Avery returned to the Lantz studio in the 1950s where he worked on a few of the early Chilly Willy cartoons. Eventually he wound up directing television advertisements -- the last time he directed Bugs Bunny was for a Kool-Aid commercial. He is also credited with creating the roaches used in the commercials for Raid Insecticides.
Tex Avery died on August 26th, 1980, while working at the studio of his previous colleagues and rivals at MGM, William Hanna and Joe Barbera.
The author recommends the Joe Adamson book Tex Avery: King of Cartoons. The book is devoted solely to Avery and contains a substantial number of informative interviews with him, which include anecdotes about his days at the Lantz, Warner Brothers, and MGM Studios. Reference should also be made to John Canemaker’s recent Tex Avery which contains a wealth of drawings and model sheets from Avery’s MGM years.
Some reference footage of Avery survives from the 1930s and 1940s. Originally shot to provide animators with models of action, it shows Tex acting out scenes from Cross-Country Detours (1940) and playing the part of the little scarecrow in I’d Love to Take Orders From You (1936). Reference footage also survives of the stripper used by Avery as a model for the lizard shedding its skin in Cross Country Detours. A studio secretary named Trixie, who worked for Tex, posed as the Mae-West like deer in the same cartoon.

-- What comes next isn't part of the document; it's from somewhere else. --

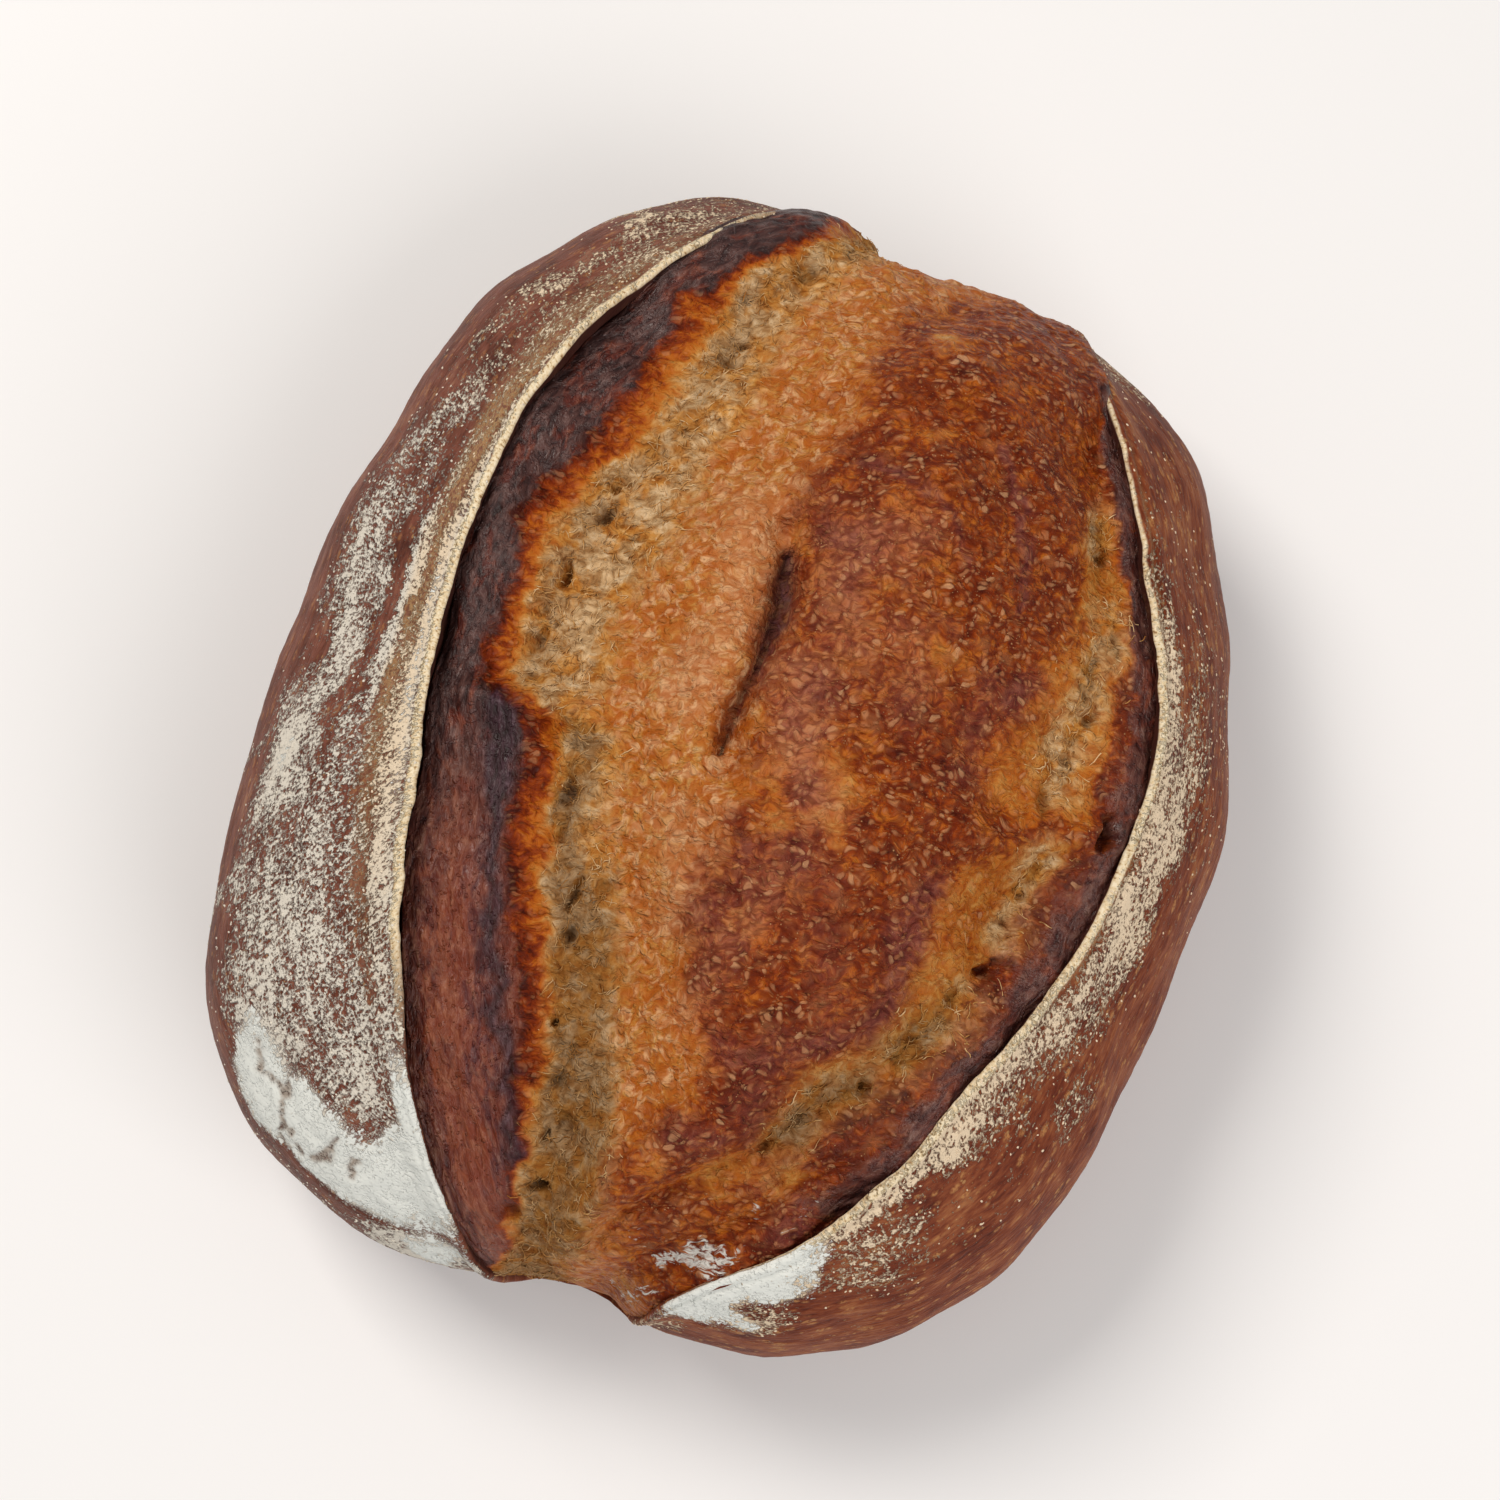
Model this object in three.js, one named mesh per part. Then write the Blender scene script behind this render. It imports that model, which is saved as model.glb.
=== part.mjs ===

Tex provided a number of vocal characterizations during his career as a Director, most notably as the laughing hippo in Hamateur Night (Avery, 1938), the jolly walrus in The Penguin Parade (Avery, 1938), the laughing referee in Count Me Out (Hardaway/Dalton, 1938), and the rascally ghost in Ghost Wanted (Jones, 1940). In interviews conducted by Adamson, Avery states that he also provided the voice of Willoughby the hunting dog in the cartoons Of Fox & Hounds (Avery, 1940), The Heckling Hare (Avery, 1941), and The Crackpot Quail (Avery, 1941). Funnyworld #17 credits him as the spider in Meatless Flyday (Freleng, 1943); but this attribution seems rather unlikely for obvious reasons. The author believes that Avery may have provided the voice for the hippo who mocks the lion at the beginning of Hold the Lion Please (Jones, 1942).